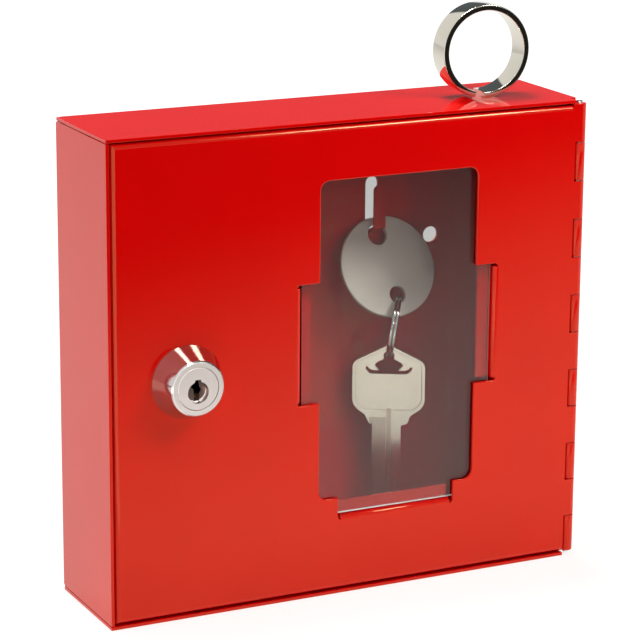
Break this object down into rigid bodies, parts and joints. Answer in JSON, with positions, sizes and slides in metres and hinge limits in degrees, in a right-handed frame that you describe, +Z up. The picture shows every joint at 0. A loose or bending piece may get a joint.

* * *

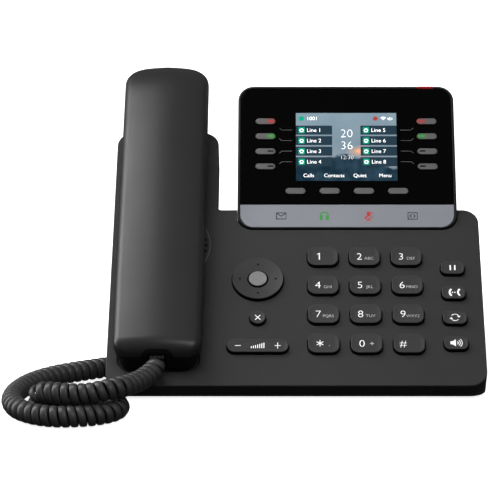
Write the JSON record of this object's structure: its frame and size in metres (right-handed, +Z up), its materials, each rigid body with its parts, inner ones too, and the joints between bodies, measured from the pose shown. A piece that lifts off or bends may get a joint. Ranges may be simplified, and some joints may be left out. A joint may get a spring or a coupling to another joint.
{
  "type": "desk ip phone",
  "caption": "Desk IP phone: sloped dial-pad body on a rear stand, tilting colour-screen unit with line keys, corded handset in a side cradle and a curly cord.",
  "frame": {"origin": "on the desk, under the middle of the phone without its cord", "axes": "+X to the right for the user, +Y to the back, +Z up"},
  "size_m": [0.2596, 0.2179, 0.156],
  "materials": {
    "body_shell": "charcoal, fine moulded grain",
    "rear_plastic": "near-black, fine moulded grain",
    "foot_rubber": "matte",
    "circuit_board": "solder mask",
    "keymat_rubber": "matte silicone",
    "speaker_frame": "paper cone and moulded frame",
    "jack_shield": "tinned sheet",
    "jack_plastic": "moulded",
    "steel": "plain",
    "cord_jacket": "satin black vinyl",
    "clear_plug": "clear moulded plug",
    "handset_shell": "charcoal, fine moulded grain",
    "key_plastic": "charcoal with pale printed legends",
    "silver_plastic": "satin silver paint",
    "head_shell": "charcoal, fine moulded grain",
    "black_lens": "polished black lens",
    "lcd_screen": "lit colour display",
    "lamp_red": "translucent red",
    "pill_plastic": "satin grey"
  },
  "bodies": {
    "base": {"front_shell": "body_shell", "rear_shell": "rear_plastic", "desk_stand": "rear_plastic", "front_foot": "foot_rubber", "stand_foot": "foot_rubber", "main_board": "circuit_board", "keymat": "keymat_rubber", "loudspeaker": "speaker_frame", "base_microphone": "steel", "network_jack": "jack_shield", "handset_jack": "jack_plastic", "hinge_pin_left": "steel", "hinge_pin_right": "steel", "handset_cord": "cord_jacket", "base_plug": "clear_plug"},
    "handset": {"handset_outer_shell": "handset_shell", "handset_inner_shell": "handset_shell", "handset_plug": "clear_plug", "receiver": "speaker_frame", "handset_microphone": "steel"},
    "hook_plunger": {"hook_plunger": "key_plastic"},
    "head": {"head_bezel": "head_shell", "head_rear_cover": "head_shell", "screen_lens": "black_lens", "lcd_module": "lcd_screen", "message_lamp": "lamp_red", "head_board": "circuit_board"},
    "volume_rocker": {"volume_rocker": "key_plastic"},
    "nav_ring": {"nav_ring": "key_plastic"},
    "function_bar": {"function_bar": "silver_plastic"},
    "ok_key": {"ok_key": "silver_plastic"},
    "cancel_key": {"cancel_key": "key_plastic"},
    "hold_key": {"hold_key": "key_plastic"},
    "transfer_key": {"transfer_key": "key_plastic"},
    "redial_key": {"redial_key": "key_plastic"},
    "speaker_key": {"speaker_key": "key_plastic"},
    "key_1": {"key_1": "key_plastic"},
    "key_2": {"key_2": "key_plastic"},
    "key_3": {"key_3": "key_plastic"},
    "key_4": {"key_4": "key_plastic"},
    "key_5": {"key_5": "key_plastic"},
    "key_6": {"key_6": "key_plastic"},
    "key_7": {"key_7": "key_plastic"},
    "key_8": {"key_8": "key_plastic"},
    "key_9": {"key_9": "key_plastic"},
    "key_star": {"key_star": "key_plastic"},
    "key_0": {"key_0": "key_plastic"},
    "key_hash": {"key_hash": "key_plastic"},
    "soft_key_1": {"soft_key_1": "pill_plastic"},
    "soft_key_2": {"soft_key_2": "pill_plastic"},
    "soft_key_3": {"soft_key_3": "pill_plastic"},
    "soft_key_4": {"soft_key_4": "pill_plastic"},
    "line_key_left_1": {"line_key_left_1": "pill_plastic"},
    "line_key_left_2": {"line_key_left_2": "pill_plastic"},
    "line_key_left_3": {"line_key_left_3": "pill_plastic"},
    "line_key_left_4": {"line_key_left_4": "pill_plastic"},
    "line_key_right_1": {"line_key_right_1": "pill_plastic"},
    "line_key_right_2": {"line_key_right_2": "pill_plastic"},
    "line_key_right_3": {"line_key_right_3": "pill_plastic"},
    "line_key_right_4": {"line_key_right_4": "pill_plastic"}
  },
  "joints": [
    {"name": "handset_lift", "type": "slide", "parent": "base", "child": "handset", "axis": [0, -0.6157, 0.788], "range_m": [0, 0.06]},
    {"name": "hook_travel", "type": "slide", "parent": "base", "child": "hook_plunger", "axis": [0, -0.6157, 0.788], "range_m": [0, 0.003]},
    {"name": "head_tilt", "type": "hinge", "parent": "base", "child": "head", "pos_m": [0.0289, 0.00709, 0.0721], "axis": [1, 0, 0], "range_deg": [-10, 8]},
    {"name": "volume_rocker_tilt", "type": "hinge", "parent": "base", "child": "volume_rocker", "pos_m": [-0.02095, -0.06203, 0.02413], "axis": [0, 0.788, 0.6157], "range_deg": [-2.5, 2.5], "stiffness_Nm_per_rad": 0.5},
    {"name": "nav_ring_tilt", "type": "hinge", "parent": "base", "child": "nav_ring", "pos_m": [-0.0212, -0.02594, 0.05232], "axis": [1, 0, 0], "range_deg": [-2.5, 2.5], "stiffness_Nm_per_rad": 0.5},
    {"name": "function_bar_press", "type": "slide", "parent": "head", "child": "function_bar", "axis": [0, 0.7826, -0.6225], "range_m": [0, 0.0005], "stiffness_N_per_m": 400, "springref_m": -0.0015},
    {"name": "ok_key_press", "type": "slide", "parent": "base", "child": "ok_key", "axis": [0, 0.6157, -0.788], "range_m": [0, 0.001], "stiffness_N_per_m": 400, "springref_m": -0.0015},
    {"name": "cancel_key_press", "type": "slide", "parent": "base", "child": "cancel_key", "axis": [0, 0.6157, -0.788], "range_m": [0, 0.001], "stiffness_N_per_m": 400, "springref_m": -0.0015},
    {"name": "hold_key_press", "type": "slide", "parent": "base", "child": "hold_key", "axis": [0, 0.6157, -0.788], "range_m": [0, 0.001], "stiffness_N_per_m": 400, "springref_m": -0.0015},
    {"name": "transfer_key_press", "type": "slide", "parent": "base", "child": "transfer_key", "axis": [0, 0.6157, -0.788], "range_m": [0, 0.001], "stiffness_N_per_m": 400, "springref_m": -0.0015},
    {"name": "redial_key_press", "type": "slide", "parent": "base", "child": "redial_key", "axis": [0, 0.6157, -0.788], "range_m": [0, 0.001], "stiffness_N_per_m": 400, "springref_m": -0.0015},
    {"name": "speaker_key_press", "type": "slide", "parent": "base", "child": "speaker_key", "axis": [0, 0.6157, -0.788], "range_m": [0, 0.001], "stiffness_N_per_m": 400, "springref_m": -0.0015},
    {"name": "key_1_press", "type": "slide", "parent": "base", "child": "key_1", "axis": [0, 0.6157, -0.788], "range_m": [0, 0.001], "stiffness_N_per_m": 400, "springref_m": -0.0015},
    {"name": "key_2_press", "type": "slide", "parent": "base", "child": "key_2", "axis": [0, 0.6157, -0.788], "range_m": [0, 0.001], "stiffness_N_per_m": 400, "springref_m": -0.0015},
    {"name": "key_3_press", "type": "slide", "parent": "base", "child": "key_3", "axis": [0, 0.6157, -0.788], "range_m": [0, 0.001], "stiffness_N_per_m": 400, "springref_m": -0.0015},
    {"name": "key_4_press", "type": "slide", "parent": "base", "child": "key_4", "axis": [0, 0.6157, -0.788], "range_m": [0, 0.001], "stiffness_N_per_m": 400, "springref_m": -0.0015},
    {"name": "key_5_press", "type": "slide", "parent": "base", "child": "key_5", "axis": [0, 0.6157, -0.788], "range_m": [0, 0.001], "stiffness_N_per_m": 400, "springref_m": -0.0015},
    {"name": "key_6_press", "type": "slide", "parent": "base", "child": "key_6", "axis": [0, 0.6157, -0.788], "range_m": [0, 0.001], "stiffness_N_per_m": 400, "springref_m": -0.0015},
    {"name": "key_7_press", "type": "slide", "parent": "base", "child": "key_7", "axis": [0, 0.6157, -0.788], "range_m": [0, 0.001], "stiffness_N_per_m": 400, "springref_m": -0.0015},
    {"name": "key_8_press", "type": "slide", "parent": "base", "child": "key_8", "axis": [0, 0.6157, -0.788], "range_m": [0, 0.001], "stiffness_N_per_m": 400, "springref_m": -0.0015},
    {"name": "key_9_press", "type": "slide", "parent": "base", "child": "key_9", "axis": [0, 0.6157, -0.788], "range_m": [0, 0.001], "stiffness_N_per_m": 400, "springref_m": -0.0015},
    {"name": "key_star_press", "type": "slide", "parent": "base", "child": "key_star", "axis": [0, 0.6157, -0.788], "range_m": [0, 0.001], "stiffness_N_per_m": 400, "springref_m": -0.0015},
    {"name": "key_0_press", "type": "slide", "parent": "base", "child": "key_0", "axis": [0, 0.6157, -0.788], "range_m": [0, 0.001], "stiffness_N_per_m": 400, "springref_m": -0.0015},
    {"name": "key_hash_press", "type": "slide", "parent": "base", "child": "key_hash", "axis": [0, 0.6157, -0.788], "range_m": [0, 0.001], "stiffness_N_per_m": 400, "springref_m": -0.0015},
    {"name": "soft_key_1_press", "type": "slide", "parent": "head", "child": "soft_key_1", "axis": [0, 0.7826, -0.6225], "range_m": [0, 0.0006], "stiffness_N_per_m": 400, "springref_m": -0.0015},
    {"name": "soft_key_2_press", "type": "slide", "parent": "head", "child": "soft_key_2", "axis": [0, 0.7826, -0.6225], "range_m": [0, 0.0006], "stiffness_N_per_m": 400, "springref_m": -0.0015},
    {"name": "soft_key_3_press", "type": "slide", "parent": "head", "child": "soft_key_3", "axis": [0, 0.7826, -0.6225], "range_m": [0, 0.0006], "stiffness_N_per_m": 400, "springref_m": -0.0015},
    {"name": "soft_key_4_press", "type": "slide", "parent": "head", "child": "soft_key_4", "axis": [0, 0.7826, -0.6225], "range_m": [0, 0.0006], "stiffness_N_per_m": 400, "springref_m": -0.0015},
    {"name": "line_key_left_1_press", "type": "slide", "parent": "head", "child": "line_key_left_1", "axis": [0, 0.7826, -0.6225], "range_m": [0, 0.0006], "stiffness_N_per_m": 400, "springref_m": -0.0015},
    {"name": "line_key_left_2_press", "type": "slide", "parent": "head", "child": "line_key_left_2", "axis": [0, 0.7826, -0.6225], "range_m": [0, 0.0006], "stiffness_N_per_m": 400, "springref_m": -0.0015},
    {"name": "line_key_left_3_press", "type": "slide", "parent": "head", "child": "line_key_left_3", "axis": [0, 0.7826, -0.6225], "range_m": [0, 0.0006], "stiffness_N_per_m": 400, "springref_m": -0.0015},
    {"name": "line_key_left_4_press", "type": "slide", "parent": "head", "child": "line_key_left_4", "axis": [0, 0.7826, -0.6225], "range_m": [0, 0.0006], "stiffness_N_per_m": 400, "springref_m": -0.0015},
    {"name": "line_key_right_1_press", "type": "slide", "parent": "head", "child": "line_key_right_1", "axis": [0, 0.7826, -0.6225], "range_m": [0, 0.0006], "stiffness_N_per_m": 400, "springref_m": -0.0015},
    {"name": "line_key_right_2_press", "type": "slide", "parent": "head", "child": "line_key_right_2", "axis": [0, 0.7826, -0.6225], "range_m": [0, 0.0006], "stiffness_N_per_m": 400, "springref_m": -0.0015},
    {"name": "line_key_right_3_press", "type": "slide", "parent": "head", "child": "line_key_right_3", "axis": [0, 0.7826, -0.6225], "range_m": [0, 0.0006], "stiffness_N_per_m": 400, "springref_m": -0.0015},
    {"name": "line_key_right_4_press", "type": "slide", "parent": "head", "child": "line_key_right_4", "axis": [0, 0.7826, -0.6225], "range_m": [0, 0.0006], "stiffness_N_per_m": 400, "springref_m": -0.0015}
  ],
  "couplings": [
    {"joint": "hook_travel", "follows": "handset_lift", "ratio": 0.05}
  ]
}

...

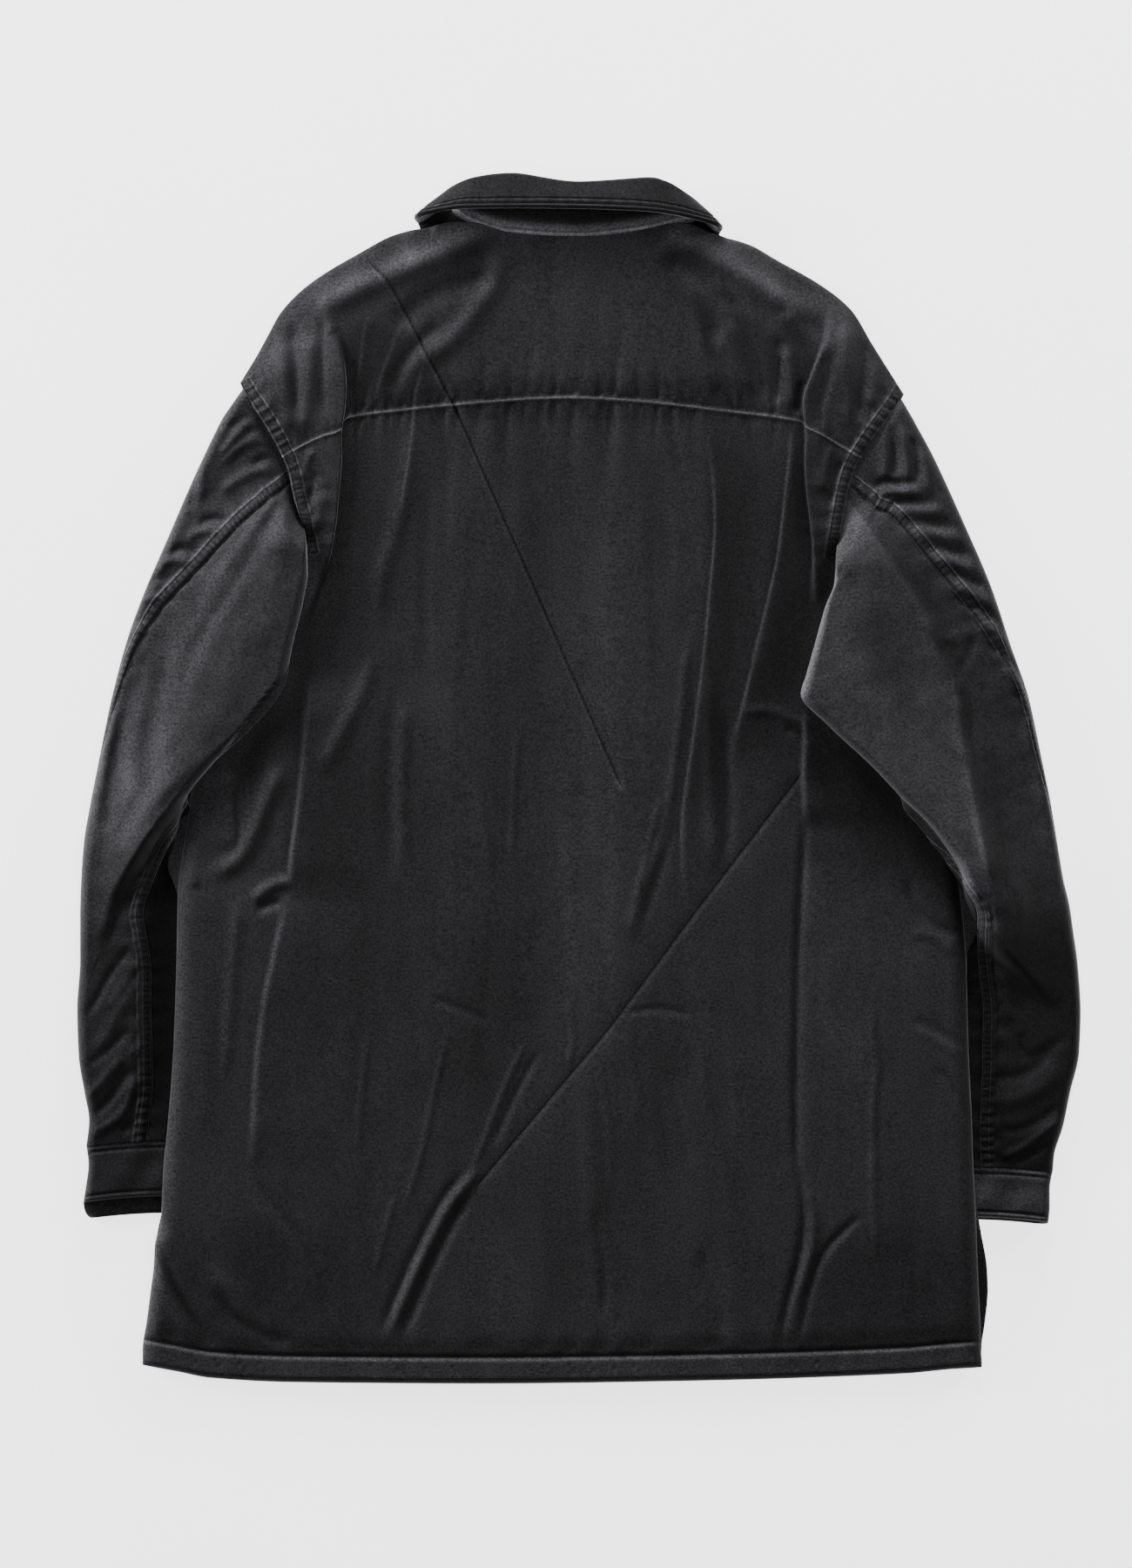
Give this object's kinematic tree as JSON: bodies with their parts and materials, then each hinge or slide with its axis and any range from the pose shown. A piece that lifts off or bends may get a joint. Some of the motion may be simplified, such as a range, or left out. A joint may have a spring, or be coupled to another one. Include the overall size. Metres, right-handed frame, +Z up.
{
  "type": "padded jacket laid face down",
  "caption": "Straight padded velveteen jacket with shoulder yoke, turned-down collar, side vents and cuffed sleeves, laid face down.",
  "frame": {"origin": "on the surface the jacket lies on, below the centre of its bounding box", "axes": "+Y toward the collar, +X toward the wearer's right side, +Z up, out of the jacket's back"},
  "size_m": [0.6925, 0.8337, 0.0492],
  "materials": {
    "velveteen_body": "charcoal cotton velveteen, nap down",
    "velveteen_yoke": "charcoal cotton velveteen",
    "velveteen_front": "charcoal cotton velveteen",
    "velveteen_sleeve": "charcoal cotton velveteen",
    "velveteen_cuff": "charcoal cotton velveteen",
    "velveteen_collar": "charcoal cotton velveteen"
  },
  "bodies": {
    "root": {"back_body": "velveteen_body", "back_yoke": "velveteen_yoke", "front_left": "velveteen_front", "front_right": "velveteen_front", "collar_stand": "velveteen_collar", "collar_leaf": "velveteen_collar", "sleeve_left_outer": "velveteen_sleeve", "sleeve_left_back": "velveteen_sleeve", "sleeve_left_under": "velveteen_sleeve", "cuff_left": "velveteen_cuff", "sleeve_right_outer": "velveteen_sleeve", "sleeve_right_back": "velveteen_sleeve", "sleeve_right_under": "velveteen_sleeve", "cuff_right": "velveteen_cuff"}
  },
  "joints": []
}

Goal: In the lines above, find each one with "that" and list it.

Answer below:
Break this object down into rigid bodies, parts and joints. Answer in JSON, with positions, sizes and slides in metres and hinge limits in degrees, in a right-handed frame that you describe, +Z up. The picture shows every joint at 0. A loose or bending piece may get a joint.
Write the JSON record of this object's structure: its frame and size in metres (right-handed, +Z up), its materials, each rigid body with its parts, inner ones too, and the joints between bodies, measured from the pose shown. A piece that lifts off or bends may get a joint. Ranges may be simplified, and some joints may be left out. A joint may get a spring or a coupling to another joint.
Give this object's kinematic tree as JSON: bodies with their parts and materials, then each hinge or slide with its axis and any range from the pose shown. A piece that lifts off or bends may get a joint. Some of the motion may be simplified, such as a range, or left out. A joint may have a spring, or be coupled to another one. Include the overall size. Metres, right-handed frame, +Z up.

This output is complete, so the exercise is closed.